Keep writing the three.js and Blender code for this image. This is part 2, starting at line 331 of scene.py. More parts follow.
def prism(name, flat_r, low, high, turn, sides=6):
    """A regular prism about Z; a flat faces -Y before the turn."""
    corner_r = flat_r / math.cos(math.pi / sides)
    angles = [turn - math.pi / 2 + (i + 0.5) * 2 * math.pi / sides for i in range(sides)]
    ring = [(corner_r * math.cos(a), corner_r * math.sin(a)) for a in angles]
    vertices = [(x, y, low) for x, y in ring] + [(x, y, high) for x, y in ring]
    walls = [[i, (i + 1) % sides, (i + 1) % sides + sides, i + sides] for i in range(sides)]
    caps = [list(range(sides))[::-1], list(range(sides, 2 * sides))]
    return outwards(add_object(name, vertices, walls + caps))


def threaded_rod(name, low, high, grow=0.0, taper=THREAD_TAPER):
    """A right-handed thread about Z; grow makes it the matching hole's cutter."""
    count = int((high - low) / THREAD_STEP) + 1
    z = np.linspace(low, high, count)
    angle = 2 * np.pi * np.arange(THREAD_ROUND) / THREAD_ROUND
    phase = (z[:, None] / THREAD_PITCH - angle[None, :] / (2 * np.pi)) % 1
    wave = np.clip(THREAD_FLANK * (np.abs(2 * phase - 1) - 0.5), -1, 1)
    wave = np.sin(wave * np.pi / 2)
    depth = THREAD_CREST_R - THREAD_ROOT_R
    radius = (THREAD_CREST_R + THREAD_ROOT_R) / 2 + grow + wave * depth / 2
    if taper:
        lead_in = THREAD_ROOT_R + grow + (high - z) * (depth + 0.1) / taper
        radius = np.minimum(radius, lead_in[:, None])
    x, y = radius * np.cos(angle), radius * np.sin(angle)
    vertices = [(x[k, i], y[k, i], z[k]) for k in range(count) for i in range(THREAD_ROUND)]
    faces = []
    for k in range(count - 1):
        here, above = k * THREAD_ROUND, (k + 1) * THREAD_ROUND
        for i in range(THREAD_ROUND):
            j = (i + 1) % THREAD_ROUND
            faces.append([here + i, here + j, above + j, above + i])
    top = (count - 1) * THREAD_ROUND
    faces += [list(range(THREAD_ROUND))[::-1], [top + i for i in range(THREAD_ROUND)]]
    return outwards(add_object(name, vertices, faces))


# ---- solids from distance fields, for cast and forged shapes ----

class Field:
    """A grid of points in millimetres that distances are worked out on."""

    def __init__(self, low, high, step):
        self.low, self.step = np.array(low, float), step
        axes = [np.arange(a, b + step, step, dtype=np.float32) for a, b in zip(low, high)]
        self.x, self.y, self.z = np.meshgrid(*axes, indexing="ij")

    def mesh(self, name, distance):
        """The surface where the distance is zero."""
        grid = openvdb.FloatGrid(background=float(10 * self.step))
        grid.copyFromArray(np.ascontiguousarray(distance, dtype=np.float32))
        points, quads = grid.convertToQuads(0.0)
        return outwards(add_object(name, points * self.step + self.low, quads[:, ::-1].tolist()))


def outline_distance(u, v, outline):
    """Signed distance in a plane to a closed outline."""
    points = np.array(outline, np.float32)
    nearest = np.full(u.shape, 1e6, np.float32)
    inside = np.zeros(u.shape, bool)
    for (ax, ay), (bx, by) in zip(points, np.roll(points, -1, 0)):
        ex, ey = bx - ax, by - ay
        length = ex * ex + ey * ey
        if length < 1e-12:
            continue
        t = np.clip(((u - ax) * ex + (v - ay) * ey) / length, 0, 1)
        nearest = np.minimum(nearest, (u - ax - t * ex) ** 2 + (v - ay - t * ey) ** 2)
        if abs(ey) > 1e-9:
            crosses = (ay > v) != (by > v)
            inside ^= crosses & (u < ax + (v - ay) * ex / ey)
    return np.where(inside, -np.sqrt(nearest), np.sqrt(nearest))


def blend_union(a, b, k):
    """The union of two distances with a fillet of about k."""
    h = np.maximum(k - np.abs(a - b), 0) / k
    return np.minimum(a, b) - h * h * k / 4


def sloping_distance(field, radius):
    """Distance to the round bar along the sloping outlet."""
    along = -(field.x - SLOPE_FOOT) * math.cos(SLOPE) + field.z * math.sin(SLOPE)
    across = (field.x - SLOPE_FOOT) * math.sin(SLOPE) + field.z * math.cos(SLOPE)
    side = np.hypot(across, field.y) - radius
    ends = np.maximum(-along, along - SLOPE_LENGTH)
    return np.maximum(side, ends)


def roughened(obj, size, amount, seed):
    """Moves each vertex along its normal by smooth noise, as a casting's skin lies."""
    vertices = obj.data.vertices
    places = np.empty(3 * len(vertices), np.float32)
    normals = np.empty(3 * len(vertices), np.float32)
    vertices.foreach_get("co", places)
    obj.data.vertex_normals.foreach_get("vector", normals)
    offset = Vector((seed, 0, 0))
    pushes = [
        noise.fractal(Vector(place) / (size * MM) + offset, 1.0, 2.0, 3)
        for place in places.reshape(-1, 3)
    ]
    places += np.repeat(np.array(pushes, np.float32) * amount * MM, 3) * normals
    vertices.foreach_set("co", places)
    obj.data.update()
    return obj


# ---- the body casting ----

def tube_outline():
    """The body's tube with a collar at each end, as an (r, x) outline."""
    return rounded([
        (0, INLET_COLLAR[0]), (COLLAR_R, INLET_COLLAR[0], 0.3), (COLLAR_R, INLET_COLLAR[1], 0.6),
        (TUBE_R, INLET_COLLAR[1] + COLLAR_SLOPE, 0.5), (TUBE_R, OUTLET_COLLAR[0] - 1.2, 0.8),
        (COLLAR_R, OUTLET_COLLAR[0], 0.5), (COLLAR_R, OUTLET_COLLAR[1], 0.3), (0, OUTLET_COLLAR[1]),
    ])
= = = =
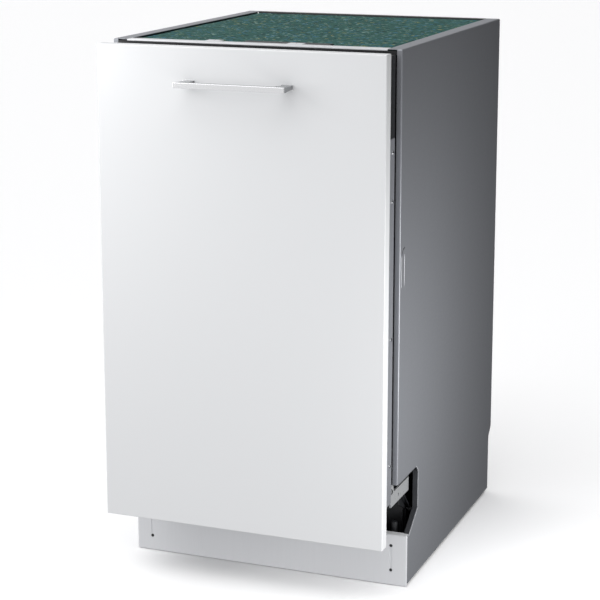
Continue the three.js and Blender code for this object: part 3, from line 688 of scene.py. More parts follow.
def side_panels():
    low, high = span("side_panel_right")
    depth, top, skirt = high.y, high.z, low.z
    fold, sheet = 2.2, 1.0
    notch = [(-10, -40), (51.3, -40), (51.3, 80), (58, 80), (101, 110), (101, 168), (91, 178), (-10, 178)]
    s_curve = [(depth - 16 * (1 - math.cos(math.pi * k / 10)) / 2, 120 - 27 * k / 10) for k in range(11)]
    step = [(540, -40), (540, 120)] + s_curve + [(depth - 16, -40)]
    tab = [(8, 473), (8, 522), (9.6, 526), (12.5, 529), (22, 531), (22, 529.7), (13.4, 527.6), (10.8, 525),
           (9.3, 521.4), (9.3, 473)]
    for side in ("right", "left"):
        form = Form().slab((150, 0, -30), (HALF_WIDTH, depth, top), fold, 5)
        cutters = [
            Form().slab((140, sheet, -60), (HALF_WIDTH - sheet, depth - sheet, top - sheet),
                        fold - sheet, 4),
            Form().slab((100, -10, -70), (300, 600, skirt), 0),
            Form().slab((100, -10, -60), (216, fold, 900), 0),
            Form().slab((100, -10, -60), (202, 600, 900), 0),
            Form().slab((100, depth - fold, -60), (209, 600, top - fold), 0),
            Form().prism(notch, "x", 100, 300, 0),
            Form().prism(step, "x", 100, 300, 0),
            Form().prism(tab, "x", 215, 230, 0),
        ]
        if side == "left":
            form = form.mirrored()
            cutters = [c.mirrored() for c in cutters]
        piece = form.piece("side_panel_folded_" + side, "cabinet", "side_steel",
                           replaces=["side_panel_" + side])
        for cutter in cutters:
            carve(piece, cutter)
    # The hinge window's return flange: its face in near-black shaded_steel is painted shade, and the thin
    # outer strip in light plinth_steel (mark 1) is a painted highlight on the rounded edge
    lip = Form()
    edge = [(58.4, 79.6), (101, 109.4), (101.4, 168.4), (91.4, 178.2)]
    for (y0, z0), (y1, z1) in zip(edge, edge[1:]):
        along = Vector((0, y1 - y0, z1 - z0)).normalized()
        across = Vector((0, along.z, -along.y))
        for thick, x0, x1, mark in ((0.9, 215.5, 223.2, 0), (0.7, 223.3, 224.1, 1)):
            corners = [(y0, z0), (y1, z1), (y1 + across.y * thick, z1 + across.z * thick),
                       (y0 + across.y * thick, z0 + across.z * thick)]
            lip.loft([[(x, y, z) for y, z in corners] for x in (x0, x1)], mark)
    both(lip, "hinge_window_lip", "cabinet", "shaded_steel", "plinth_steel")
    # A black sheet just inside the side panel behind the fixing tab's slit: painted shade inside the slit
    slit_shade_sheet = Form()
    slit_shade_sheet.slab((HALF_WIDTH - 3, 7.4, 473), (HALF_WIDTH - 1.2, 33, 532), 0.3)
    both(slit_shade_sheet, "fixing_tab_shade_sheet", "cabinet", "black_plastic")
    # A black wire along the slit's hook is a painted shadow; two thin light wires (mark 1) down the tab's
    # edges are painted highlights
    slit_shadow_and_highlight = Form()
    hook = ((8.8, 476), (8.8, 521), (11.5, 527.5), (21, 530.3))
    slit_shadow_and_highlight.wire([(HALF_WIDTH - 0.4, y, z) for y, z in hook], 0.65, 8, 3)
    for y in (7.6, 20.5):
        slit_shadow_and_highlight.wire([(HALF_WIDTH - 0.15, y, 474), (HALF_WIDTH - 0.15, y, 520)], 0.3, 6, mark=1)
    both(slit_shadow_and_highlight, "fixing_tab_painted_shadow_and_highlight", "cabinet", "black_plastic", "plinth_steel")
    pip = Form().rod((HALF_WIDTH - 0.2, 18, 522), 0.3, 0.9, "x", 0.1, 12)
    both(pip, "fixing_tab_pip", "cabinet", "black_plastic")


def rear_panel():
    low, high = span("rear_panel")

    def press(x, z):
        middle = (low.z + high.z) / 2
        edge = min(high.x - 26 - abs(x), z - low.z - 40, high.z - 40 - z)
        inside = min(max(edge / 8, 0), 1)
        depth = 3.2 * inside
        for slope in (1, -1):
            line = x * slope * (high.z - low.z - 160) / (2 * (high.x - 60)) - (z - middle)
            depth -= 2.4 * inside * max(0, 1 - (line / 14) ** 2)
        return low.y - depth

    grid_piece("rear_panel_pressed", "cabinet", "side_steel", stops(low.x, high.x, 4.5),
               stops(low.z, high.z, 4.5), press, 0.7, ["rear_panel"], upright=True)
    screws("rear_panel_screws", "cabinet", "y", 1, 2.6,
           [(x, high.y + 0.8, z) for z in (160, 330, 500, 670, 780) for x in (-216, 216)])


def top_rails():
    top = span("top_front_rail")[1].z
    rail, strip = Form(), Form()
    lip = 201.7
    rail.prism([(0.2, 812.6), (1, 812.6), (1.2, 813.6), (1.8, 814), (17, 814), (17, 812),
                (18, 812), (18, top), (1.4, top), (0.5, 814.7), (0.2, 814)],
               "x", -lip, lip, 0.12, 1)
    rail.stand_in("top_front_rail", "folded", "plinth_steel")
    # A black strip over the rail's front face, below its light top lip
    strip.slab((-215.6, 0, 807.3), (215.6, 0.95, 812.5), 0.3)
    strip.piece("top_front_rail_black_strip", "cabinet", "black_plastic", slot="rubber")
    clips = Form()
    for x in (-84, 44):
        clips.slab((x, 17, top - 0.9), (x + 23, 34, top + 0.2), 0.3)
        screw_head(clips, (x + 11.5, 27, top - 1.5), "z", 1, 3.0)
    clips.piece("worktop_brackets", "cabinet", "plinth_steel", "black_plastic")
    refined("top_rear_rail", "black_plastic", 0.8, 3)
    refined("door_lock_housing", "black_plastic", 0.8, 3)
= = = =
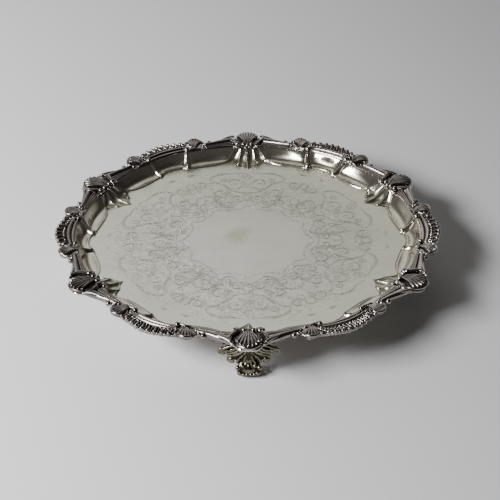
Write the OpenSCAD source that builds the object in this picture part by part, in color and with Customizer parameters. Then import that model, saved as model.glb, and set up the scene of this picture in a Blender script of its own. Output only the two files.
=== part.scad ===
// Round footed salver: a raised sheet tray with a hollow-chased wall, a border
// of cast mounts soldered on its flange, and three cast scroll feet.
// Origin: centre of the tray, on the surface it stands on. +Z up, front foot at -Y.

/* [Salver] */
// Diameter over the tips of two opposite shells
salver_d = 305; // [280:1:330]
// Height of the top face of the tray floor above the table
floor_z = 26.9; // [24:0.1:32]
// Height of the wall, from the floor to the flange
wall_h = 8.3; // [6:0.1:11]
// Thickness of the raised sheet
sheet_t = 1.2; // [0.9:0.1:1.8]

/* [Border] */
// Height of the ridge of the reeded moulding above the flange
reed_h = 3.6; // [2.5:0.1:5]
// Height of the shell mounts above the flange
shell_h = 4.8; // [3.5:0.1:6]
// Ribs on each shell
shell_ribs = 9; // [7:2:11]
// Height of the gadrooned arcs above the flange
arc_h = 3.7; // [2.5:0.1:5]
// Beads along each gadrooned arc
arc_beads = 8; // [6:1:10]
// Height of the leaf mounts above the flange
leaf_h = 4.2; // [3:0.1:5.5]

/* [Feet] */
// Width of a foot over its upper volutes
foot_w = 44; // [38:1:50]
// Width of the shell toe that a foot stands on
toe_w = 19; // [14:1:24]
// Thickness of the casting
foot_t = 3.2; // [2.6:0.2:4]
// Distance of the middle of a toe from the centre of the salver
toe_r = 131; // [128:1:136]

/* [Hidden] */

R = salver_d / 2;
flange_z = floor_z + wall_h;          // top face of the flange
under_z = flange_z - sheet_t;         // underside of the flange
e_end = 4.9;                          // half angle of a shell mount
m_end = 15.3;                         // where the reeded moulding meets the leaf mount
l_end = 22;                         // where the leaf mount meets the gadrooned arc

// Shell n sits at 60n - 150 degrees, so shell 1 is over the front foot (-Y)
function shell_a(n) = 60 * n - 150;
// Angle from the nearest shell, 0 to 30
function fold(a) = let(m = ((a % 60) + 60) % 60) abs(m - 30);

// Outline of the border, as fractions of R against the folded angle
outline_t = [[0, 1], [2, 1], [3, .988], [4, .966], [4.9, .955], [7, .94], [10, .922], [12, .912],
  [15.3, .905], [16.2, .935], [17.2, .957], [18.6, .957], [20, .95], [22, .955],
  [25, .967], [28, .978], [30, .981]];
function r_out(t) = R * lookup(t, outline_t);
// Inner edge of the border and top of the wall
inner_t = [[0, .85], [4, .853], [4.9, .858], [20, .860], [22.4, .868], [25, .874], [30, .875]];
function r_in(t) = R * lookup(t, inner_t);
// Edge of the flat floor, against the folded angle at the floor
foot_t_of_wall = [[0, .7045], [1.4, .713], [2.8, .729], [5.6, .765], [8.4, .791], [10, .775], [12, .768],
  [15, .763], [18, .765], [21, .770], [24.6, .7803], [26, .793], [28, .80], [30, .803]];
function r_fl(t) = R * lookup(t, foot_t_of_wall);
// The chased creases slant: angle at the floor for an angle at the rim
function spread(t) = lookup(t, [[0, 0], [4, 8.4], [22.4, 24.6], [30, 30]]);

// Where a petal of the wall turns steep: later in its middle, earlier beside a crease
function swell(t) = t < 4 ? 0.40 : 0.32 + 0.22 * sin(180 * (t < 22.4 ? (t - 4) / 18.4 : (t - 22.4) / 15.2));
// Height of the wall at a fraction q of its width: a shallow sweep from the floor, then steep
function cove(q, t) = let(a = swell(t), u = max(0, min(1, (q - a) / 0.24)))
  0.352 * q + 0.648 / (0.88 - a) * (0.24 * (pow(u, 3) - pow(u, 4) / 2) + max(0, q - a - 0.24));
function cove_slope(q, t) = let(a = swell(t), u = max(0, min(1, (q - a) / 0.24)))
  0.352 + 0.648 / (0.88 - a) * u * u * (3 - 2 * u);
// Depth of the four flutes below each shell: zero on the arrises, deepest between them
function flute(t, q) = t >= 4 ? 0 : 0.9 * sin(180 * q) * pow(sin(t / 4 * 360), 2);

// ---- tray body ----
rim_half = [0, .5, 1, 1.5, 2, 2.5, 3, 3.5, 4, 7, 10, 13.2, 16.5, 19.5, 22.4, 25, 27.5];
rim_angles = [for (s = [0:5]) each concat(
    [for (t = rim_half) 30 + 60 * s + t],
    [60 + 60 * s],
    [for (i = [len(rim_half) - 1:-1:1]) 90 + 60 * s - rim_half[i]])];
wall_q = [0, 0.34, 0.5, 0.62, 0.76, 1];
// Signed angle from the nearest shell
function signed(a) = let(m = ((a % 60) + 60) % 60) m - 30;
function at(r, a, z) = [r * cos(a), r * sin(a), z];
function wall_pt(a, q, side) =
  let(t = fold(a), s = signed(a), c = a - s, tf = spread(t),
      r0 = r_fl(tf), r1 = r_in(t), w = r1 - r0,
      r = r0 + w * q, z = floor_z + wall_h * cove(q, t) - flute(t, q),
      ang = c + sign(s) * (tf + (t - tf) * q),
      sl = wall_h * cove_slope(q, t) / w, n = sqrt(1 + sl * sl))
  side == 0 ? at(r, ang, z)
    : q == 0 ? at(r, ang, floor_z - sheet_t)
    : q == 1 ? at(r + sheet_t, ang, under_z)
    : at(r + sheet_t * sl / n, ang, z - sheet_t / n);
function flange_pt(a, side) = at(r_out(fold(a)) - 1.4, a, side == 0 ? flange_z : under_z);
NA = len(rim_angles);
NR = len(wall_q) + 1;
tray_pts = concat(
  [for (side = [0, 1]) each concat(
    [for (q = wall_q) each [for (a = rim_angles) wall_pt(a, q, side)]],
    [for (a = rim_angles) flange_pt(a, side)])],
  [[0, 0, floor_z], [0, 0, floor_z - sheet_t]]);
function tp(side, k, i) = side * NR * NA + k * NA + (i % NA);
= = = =
● OBJECTIVE
Starting at the line that contains "Write the OpenSCAD" and ending at the line that contains "l_end = 22;", retype each line exactly; omit everything outside that range.

● EXERCISE RESPONSE
Write the OpenSCAD source that builds the object in this picture part by part, in color and with Customizer parameters. Then import that model, saved as model.glb, and set up the scene of this picture in a Blender script of its own. Output only the two files.
=== part.scad ===
// Round footed salver: a raised sheet tray with a hollow-chased wall, a border
// of cast mounts soldered on its flange, and three cast scroll feet.
// Origin: centre of the tray, on the surface it stands on. +Z up, front foot at -Y.

/* [Salver] */
// Diameter over the tips of two opposite shells
salver_d = 305; // [280:1:330]
// Height of the top face of the tray floor above the table
floor_z = 26.9; // [24:0.1:32]
// Height of the wall, from the floor to the flange
wall_h = 8.3; // [6:0.1:11]
// Thickness of the raised sheet
sheet_t = 1.2; // [0.9:0.1:1.8]

/* [Border] */
// Height of the ridge of the reeded moulding above the flange
reed_h = 3.6; // [2.5:0.1:5]
// Height of the shell mounts above the flange
shell_h = 4.8; // [3.5:0.1:6]
// Ribs on each shell
shell_ribs = 9; // [7:2:11]
// Height of the gadrooned arcs above the flange
arc_h = 3.7; // [2.5:0.1:5]
// Beads along each gadrooned arc
arc_beads = 8; // [6:1:10]
// Height of the leaf mounts above the flange
leaf_h = 4.2; // [3:0.1:5.5]

/* [Feet] */
// Width of a foot over its upper volutes
foot_w = 44; // [38:1:50]
// Width of the shell toe that a foot stands on
toe_w = 19; // [14:1:24]
// Thickness of the casting
foot_t = 3.2; // [2.6:0.2:4]
// Distance of the middle of a toe from the centre of the salver
toe_r = 131; // [128:1:136]

/* [Hidden] */

R = salver_d / 2;
flange_z = floor_z + wall_h;          // top face of the flange
under_z = flange_z - sheet_t;         // underside of the flange
e_end = 4.9;                          // half angle of a shell mount
m_end = 15.3;                         // where the reeded moulding meets the leaf mount
l_end = 22;                         // where the leaf mount meets the gadrooned arc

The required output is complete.